_Requirement_. Write out each line beneath this one exactly as it reads.

___ Data shown ___

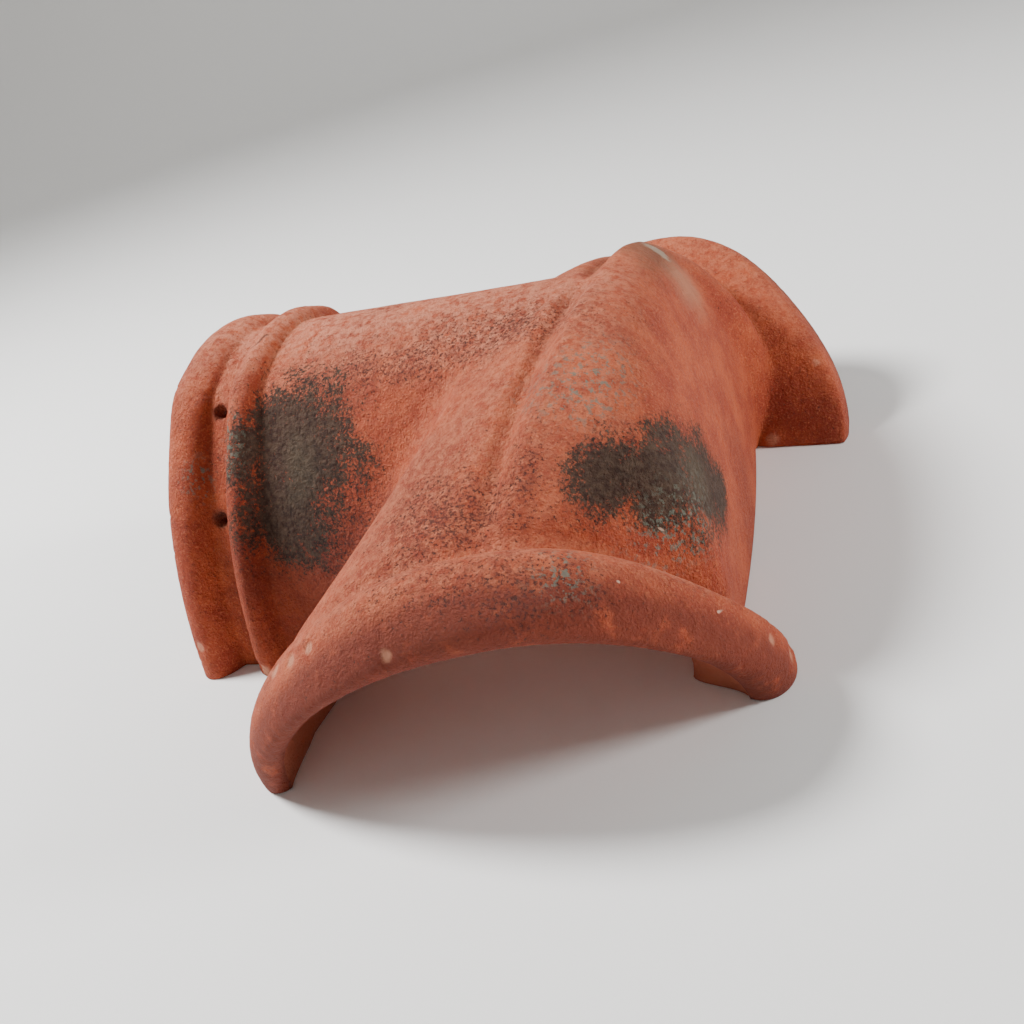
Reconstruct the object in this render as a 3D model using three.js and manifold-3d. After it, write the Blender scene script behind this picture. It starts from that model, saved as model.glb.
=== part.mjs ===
// Three-way hip and ridge tile in fired clay.
// One ridge arm runs towards -X and ends in a collar with two rolls and four countersunk nail holes.
// Two hip arms run towards -Y and +Y and end in wide, thick-lipped bell mouths that lean outwards.
// The tile is one hollow shell, open below, that rests on the plane z = 0. Millimetres, +Z up.
import * as THREE from 'three';
import { mergeVertices } from 'three/addons/utils/BufferGeometryUtils.js';
import Module from 'manifold-3d';

// Shell
const WALL = 13;

// Ridge arm: an arch of superellipse section with a soft shoulder two thirds of the way up
const RIDGE_HALF_WIDTH = 105.5;
const RIDGE_HEIGHT = 168;
const RIDGE_POWER = 2.05;
const SHOULDER_SHARE = 2 / 3;
const SHOULDER_LIFT = 4;
const SHOULDER_SPREAD = 0.09;

// Collar: an end roll and a second roll one pitch behind it, with a nailing groove between.
// Its planes lean back by a few degrees, so the crown ends short of the feet.
const COLLAR_END_X = -316;
const ROLL_PITCH = 38;
const END_ROLL_X = COLLAR_END_X + 9;
const SECOND_ROLL_X = END_ROLL_X + ROLL_PITCH;
const ROLL_RISE_CROWN = 7;
const ROLL_RISE_FOOT = 14;
const END_ROLL_HALF_LENGTH = 14.5;
const SECOND_ROLL_HALF_LENGTH = 10;
const GROOVE_START_X = END_ROLL_X + END_ROLL_HALF_LENGTH;
const GROOVE_END_X = SECOND_ROLL_X - SECOND_ROLL_HALF_LENGTH;
const COLLAR_FOOT_X = SECOND_ROLL_X + SECOND_ROLL_HALF_LENGTH;
const COLLAR_LEAN = Math.tan(THREE.MathUtils.degToRad(4.8));

// Nail holes in the groove, two on each flank
const NAIL_RADIUS = 2.5;
const NAIL_HEAD_RADIUS = 4.6;
const NAIL_HEAD_DEPTH = 3.5;
const NAIL_HEIGHTS = [91, 144];

// Crossbar of the two hip arms: its crown line stands over x = APEX_X, its long panel faces +X
const APEX_X = -60;
const ARRIS_OFFSET = 52;
const INNER_FOOT_OFFSET = 162;
const PANEL_FOOT_X = -2;
const PANEL_POWER = 2.4;

// The long panel warped in the kiln: it stands a few degrees out of square with the ridge arm
const PANEL_WARP = 0.115;

// Crease along each hip crown
const CREASE_DEPTH = 3.5;

// Soft valley between the flank of the ridge arm and the flank of a hip arm
const VALLEY_ON_RIDGE = 32;
const VALLEY_ON_HIP = 55;
const VALLEY_AT_CROWN = 20;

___

_Final answer_.
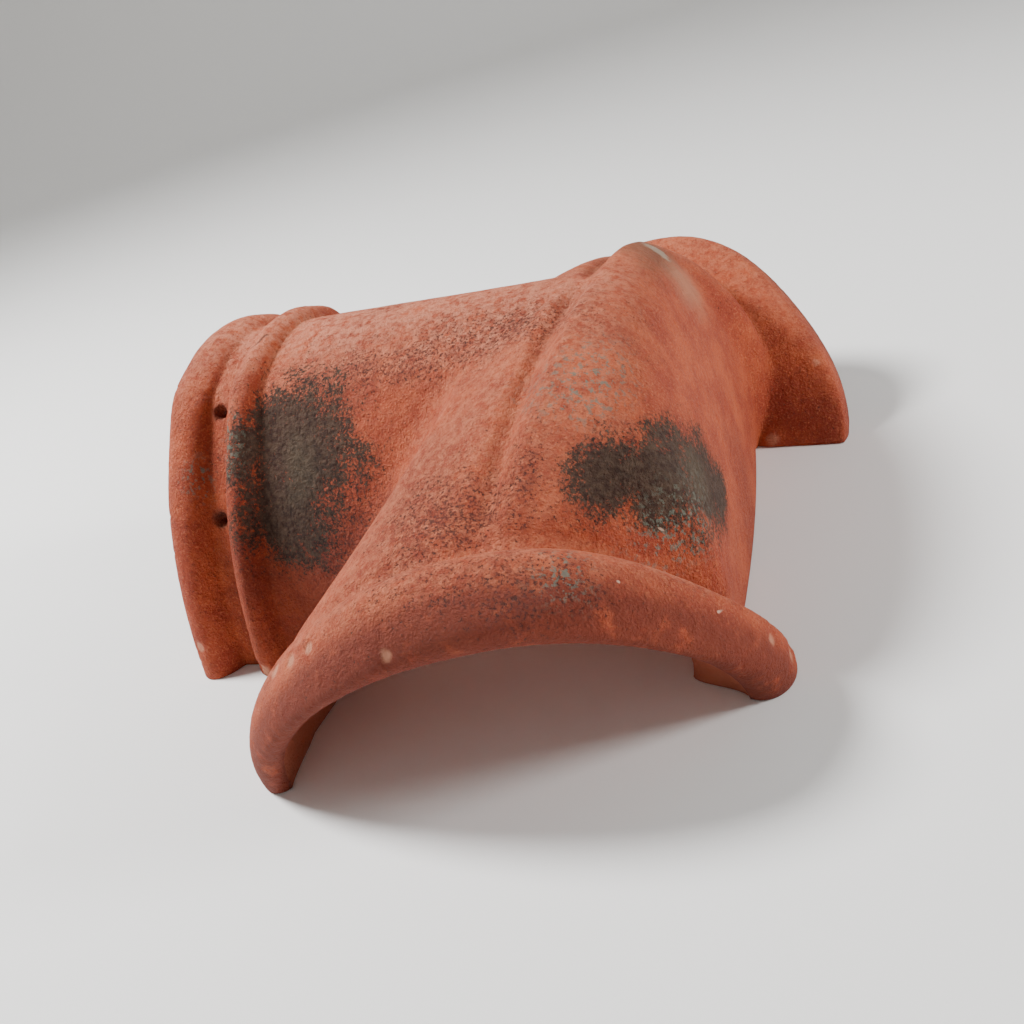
Reconstruct the object in this render as a 3D model using three.js and manifold-3d. After it, write the Blender scene script behind this picture. It starts from that model, saved as model.glb.
=== part.mjs ===
// Three-way hip and ridge tile in fired clay.
// One ridge arm runs towards -X and ends in a collar with two rolls and four countersunk nail holes.
// Two hip arms run towards -Y and +Y and end in wide, thick-lipped bell mouths that lean outwards.
// The tile is one hollow shell, open below, that rests on the plane z = 0. Millimetres, +Z up.
import * as THREE from 'three';
import { mergeVertices } from 'three/addons/utils/BufferGeometryUtils.js';
import Module from 'manifold-3d';

// Shell
const WALL = 13;

// Ridge arm: an arch of superellipse section with a soft shoulder two thirds of the way up
const RIDGE_HALF_WIDTH = 105.5;
const RIDGE_HEIGHT = 168;
const RIDGE_POWER = 2.05;
const SHOULDER_SHARE = 2 / 3;
const SHOULDER_LIFT = 4;
const SHOULDER_SPREAD = 0.09;

// Collar: an end roll and a second roll one pitch behind it, with a nailing groove between.
// Its planes lean back by a few degrees, so the crown ends short of the feet.
const COLLAR_END_X = -316;
const ROLL_PITCH = 38;
const END_ROLL_X = COLLAR_END_X + 9;
const SECOND_ROLL_X = END_ROLL_X + ROLL_PITCH;
const ROLL_RISE_CROWN = 7;
const ROLL_RISE_FOOT = 14;
const END_ROLL_HALF_LENGTH = 14.5;
const SECOND_ROLL_HALF_LENGTH = 10;
const GROOVE_START_X = END_ROLL_X + END_ROLL_HALF_LENGTH;
const GROOVE_END_X = SECOND_ROLL_X - SECOND_ROLL_HALF_LENGTH;
const COLLAR_FOOT_X = SECOND_ROLL_X + SECOND_ROLL_HALF_LENGTH;
const COLLAR_LEAN = Math.tan(THREE.MathUtils.degToRad(4.8));

// Nail holes in the groove, two on each flank
const NAIL_RADIUS = 2.5;
const NAIL_HEAD_RADIUS = 4.6;
const NAIL_HEAD_DEPTH = 3.5;
const NAIL_HEIGHTS = [91, 144];

// Crossbar of the two hip arms: its crown line stands over x = APEX_X, its long panel faces +X
const APEX_X = -60;
const ARRIS_OFFSET = 52;
const INNER_FOOT_OFFSET = 162;
const PANEL_FOOT_X = -2;
const PANEL_POWER = 2.4;

// The long panel warped in the kiln: it stands a few degrees out of square with the ridge arm
const PANEL_WARP = 0.115;

// Crease along each hip crown
const CREASE_DEPTH = 3.5;

// Soft valley between the flank of the ridge arm and the flank of a hip arm
const VALLEY_ON_RIDGE = 32;
const VALLEY_ON_HIP = 55;
const VALLEY_AT_CROWN = 20;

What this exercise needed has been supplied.